Nonostante l’emergenza climatica, solo 57 aziende sono responsabili dell’80% delle emissioni di CO2 globali. Il rapporto del Carbon Majors Database denuncia l’inazione dei giganti del fossile che ostacola la lotta al cambiamento climatico. Serve un’azione urgente da parte dei governi e della comunità internazionale.
L’ultimo anno è stato registrato come il più caldo di sempre, con la Terra che si avvia verso un riscaldamento globale di 2,7 gradi. Nonostante ciò, i principali produttori di combustibili fossili e di cemento sembrano ignorare le implicazioni del cambiamento climatico, contribuendo attivamente al suo aggravamento. Un recente studio condotto dal Carbon Majors Database ha rivelato che appena 57 aziende sono responsabili dell’80% delle emissioni globali di anidride carbonica dal 2016 al 2022. Di queste emissioni, il 38% proviene da Stati nazionali, il 37% da entità statali, e il 25% da società in mano agli investitori.
Nonostante quasi 200 parti abbiano firmato l’Accordo di Parigi nel 2015, impegnandosi a ridurre le emissioni di gas serra, 58 delle 100 società statali e private elencate nel Carbon Majors Database hanno aumentato la loro produzione nei successivi anni. Questo dato comprende l’87% dei produttori valutati in Asia, il 57% in Europa e il 43% in Nord America, secondo il Climate Accountability Institute che ha lanciato Carbon Majors nel 2013 con l’obiettivo di responsabilizzare i produttori di combustibili fossili.

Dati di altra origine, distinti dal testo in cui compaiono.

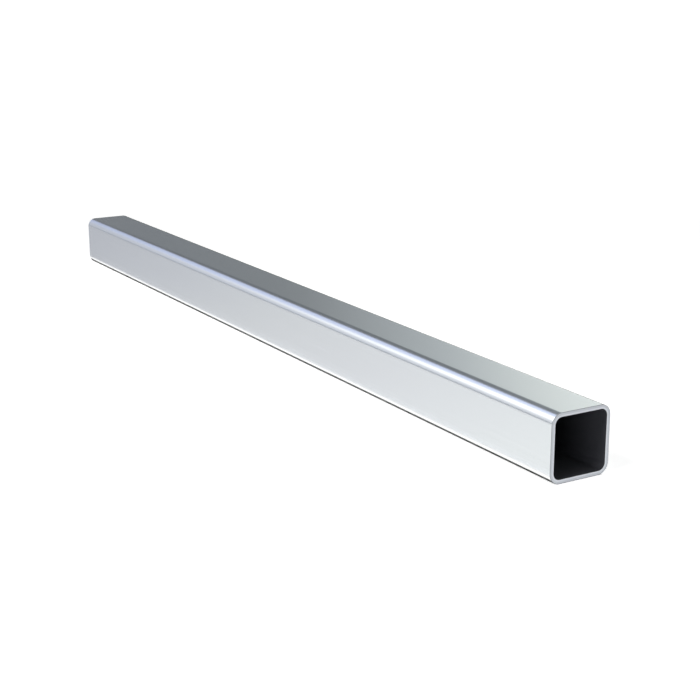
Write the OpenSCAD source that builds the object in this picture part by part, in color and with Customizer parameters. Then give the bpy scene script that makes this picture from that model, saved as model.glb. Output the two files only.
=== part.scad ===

L’aumento dell’8% del consumo di carbone negli ultimi sette anni, che ha raggiunto le 8,3 miliardi di tonnellate – un record – è un chiaro indicatore che la tendenza non sta rallentando. Tra i maggiori produttori di anidride carbonica si annoverano Coal India, la compagnia energetica statale russa Gazprom e la compagnia petrolifera statale Saudi Aramco, con quest’ultima e altre simili che continuano a registrare profitti miliardari mentre negano il problema climatico e ostacolano le politiche per il clima.
Negli Stati Uniti, la Exxon Mobil si distingue come il maggiore contributore alle emissioni globali di anidride carbonica, con una quota dell’1,4%. Tzeporah Berman, direttore del programma internazionale di Stand.earth e presidente del Fossil Fuel Non-Proliferation Treaty, critica aspramente queste aziende per i loro ingenti investimenti in campagne pubblicitarie che le dipingono come parte della soluzione sostenibile, mentre parallelamente incrementano l’estrazione di combustibili fossili.
I risultati di questo report sottolineano l’urgente necessità di un’azione governativa decisa contro queste compagnie e l’avvio di una nuova cooperazione internazionale attraverso un Trattato sui Combustibili Fossili. L’obiettivo è porre fine all’espansione dei combustibili fossili e assicurare una transizione equa verso soluzioni più sostenibili, per contrastare il cambiamento climatico e proteggere il futuro del nostro pianeta.